* START *

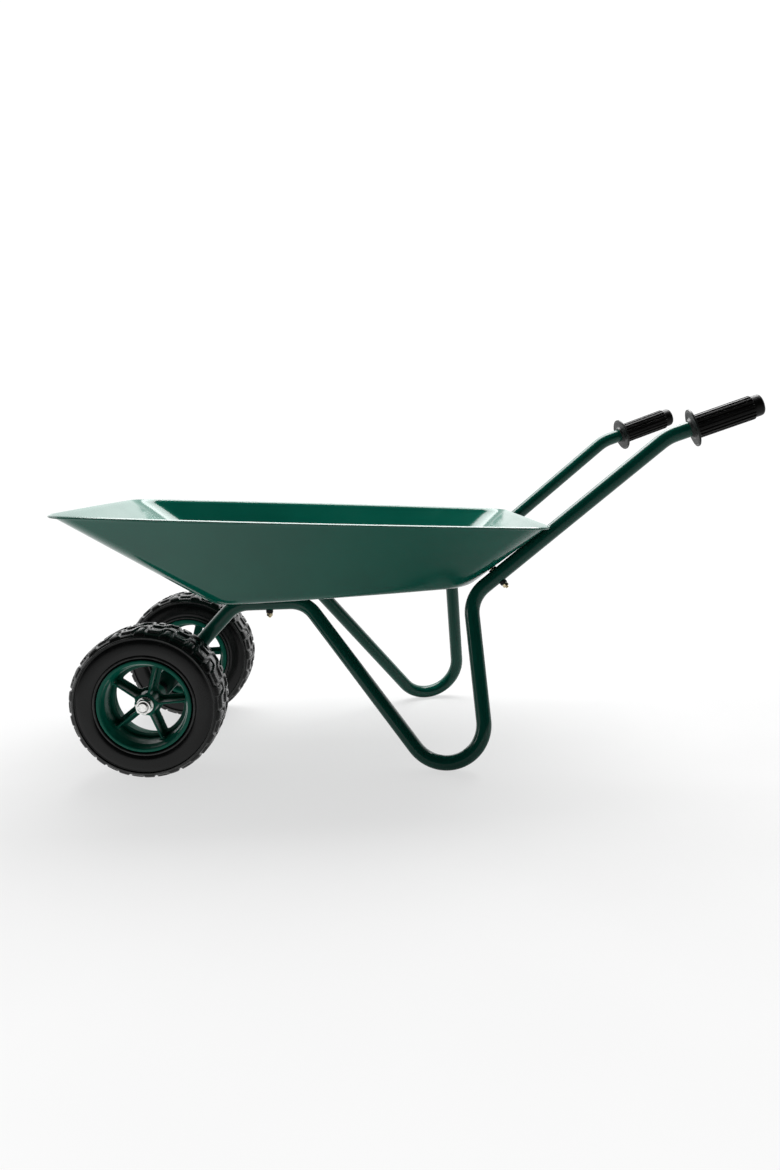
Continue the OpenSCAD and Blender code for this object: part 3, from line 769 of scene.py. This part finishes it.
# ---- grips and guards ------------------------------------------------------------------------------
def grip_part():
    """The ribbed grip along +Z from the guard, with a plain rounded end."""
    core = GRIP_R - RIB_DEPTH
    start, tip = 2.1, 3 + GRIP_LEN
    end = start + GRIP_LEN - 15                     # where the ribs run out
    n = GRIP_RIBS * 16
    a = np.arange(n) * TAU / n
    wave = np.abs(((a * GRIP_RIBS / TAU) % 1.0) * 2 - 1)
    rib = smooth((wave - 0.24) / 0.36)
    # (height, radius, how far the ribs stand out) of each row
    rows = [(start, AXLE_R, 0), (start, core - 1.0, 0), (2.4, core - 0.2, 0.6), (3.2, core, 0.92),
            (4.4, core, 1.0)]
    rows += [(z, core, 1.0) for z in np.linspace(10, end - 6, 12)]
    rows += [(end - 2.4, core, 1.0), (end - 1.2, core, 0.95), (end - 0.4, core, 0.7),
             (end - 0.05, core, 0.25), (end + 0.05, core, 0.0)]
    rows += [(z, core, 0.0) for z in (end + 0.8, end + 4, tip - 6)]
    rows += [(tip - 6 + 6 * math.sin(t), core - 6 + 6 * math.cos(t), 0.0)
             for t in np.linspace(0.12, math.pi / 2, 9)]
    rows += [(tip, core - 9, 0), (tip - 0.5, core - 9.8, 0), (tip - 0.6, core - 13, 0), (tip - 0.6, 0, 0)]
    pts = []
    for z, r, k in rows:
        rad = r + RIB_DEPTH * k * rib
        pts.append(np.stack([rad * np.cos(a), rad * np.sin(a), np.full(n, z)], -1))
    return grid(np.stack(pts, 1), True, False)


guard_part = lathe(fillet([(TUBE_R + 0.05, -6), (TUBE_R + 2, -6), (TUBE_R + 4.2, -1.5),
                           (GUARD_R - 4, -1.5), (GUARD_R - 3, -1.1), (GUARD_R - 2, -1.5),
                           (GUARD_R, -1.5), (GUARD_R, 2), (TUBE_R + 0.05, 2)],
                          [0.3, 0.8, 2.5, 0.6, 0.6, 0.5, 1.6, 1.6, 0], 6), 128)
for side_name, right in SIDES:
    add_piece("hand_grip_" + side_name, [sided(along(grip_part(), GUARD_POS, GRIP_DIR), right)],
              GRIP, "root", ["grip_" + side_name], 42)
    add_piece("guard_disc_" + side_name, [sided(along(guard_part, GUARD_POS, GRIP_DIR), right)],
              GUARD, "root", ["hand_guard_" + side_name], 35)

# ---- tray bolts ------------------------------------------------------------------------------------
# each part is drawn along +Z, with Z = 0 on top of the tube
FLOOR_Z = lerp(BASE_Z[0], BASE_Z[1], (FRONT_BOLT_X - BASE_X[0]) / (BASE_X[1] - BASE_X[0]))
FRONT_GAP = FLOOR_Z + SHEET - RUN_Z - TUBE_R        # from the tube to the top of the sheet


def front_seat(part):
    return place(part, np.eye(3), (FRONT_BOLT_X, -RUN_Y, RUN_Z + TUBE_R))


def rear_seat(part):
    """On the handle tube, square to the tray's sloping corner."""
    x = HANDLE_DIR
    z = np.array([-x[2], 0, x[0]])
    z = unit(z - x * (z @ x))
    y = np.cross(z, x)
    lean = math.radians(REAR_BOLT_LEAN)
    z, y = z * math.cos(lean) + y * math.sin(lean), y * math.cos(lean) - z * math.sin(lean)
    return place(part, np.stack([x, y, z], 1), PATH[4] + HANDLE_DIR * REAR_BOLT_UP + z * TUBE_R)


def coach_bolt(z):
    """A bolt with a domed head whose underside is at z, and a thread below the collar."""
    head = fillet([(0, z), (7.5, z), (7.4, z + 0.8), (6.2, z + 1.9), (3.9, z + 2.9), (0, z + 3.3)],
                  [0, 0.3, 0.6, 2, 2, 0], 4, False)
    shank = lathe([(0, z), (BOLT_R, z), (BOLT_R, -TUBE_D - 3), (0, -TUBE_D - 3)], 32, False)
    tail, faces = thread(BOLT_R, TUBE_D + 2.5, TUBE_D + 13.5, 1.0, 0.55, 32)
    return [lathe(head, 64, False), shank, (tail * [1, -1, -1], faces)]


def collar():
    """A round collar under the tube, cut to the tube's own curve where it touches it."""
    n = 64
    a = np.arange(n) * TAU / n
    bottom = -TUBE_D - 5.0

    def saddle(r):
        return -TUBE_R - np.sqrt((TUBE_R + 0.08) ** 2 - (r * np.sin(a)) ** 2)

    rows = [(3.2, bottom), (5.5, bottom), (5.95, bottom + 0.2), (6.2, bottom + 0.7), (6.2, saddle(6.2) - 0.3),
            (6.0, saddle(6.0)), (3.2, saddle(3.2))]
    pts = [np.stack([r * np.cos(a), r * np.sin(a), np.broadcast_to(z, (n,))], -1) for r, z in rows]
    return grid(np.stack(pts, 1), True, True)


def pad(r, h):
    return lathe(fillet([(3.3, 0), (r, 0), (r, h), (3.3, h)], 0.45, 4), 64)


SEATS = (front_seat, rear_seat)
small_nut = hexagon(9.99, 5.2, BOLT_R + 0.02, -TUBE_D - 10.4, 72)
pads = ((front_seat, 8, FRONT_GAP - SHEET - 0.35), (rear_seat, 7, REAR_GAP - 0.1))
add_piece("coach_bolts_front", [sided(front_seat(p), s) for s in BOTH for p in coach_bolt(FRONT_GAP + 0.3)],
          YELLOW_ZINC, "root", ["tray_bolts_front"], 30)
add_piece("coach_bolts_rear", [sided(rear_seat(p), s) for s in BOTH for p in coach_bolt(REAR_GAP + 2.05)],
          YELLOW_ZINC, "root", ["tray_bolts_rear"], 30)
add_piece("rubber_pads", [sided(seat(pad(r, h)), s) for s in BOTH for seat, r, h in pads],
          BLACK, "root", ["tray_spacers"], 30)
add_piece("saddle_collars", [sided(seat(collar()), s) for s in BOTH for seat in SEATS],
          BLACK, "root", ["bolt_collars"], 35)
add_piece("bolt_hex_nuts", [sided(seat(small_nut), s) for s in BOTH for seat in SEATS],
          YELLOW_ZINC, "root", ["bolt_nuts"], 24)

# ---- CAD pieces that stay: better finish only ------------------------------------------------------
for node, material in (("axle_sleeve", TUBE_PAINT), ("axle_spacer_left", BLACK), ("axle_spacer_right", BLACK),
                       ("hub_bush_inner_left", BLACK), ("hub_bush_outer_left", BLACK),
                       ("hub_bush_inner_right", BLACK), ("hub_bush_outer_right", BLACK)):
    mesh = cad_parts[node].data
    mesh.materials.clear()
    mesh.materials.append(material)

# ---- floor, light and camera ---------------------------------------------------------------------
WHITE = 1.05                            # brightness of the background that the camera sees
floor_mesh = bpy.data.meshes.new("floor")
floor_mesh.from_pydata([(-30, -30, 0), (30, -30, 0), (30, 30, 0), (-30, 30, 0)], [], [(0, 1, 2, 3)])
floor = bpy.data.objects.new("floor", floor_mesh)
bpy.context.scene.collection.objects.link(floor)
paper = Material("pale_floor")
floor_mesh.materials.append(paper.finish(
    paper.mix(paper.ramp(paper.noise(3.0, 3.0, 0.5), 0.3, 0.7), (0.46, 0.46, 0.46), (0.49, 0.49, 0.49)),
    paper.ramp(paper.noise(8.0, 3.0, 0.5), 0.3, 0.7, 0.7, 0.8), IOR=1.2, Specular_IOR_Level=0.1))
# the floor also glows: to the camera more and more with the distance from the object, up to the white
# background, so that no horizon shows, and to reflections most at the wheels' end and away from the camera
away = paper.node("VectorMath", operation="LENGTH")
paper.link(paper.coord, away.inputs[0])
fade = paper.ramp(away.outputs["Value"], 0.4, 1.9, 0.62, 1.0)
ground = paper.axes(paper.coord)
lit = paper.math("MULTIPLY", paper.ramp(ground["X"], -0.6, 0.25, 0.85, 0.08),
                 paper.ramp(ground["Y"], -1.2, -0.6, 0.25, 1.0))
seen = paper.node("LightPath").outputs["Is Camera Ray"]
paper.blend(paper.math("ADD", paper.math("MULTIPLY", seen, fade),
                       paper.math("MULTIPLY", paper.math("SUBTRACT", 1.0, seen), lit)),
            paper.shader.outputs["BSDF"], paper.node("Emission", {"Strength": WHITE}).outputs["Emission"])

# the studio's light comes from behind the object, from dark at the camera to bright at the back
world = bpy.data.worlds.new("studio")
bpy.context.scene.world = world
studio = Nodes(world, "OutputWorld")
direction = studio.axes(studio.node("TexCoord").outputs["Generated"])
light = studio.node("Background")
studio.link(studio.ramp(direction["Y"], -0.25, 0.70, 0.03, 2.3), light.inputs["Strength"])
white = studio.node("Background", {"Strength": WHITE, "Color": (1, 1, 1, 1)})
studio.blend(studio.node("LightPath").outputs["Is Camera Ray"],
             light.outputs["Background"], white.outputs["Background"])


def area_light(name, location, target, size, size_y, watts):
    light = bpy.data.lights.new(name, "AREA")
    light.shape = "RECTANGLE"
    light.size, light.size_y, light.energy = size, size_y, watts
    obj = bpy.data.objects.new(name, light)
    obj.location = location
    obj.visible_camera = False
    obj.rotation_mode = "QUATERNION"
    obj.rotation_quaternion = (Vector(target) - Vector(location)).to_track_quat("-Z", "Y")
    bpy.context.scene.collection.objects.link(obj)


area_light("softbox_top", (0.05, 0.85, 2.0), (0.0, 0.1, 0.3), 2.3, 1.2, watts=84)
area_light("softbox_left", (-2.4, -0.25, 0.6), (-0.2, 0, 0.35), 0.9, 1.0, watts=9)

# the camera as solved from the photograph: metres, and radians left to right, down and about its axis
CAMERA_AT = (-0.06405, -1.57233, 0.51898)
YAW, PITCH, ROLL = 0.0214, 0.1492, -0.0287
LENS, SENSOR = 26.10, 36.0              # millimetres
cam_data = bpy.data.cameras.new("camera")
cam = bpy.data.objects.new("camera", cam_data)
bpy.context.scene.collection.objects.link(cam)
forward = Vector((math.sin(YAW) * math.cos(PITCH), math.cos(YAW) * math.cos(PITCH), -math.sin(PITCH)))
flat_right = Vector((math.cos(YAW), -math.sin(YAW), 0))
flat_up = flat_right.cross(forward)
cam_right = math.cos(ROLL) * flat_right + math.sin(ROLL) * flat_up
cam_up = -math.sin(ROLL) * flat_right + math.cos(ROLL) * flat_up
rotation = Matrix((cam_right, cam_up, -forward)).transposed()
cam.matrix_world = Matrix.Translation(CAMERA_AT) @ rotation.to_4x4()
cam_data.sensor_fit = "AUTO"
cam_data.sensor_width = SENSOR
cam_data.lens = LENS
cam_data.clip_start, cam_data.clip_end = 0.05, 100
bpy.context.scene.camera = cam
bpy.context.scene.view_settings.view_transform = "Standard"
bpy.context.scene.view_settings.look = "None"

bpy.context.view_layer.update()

* END *

### [PROBLEM]
Lines from the beginning of the data above through the line containing "return grid(np.stack(pts, 1), True, False)" are to be returned exactly, and no others.

### [FINAL RESULT]
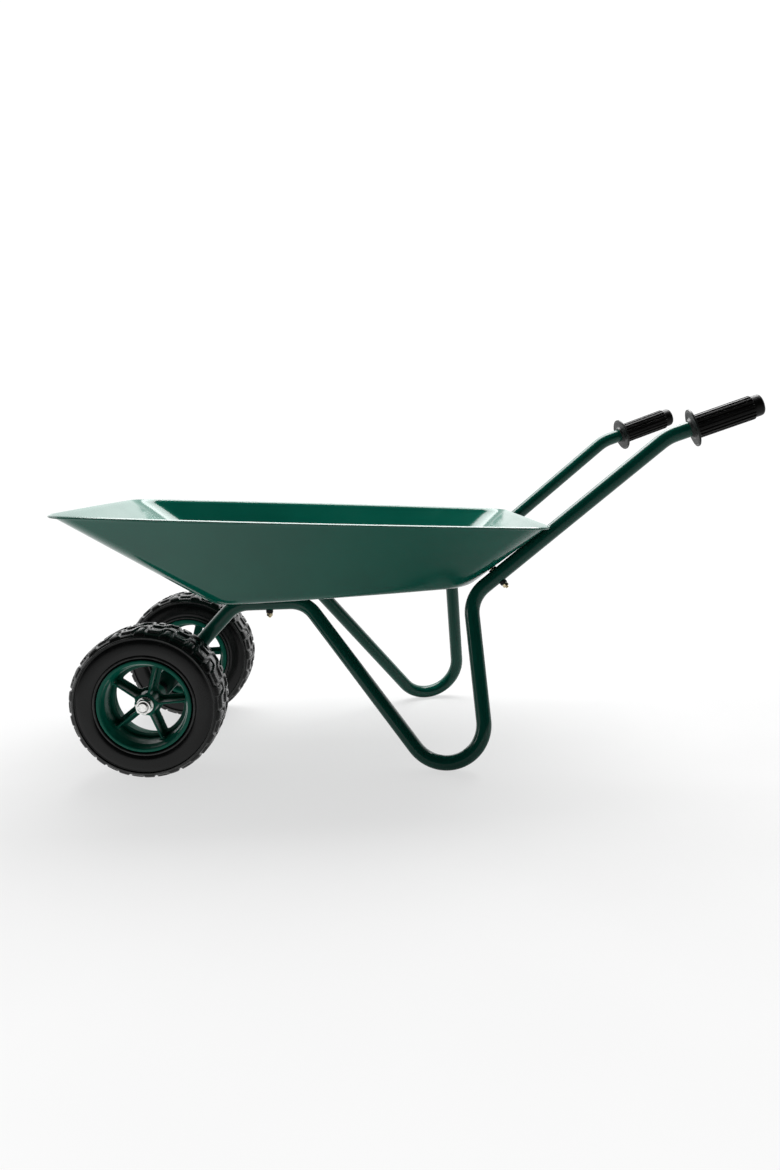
Continue the OpenSCAD and Blender code for this object: part 3, from line 769 of scene.py. This part finishes it.
# ---- grips and guards ------------------------------------------------------------------------------
def grip_part():
    """The ribbed grip along +Z from the guard, with a plain rounded end."""
    core = GRIP_R - RIB_DEPTH
    start, tip = 2.1, 3 + GRIP_LEN
    end = start + GRIP_LEN - 15                     # where the ribs run out
    n = GRIP_RIBS * 16
    a = np.arange(n) * TAU / n
    wave = np.abs(((a * GRIP_RIBS / TAU) % 1.0) * 2 - 1)
    rib = smooth((wave - 0.24) / 0.36)
    # (height, radius, how far the ribs stand out) of each row
    rows = [(start, AXLE_R, 0), (start, core - 1.0, 0), (2.4, core - 0.2, 0.6), (3.2, core, 0.92),
            (4.4, core, 1.0)]
    rows += [(z, core, 1.0) for z in np.linspace(10, end - 6, 12)]
    rows += [(end - 2.4, core, 1.0), (end - 1.2, core, 0.95), (end - 0.4, core, 0.7),
             (end - 0.05, core, 0.25), (end + 0.05, core, 0.0)]
    rows += [(z, core, 0.0) for z in (end + 0.8, end + 4, tip - 6)]
    rows += [(tip - 6 + 6 * math.sin(t), core - 6 + 6 * math.cos(t), 0.0)
             for t in np.linspace(0.12, math.pi / 2, 9)]
    rows += [(tip, core - 9, 0), (tip - 0.5, core - 9.8, 0), (tip - 0.6, core - 13, 0), (tip - 0.6, 0, 0)]
    pts = []
    for z, r, k in rows:
        rad = r + RIB_DEPTH * k * rib
        pts.append(np.stack([rad * np.cos(a), rad * np.sin(a), np.full(n, z)], -1))
    return grid(np.stack(pts, 1), True, False)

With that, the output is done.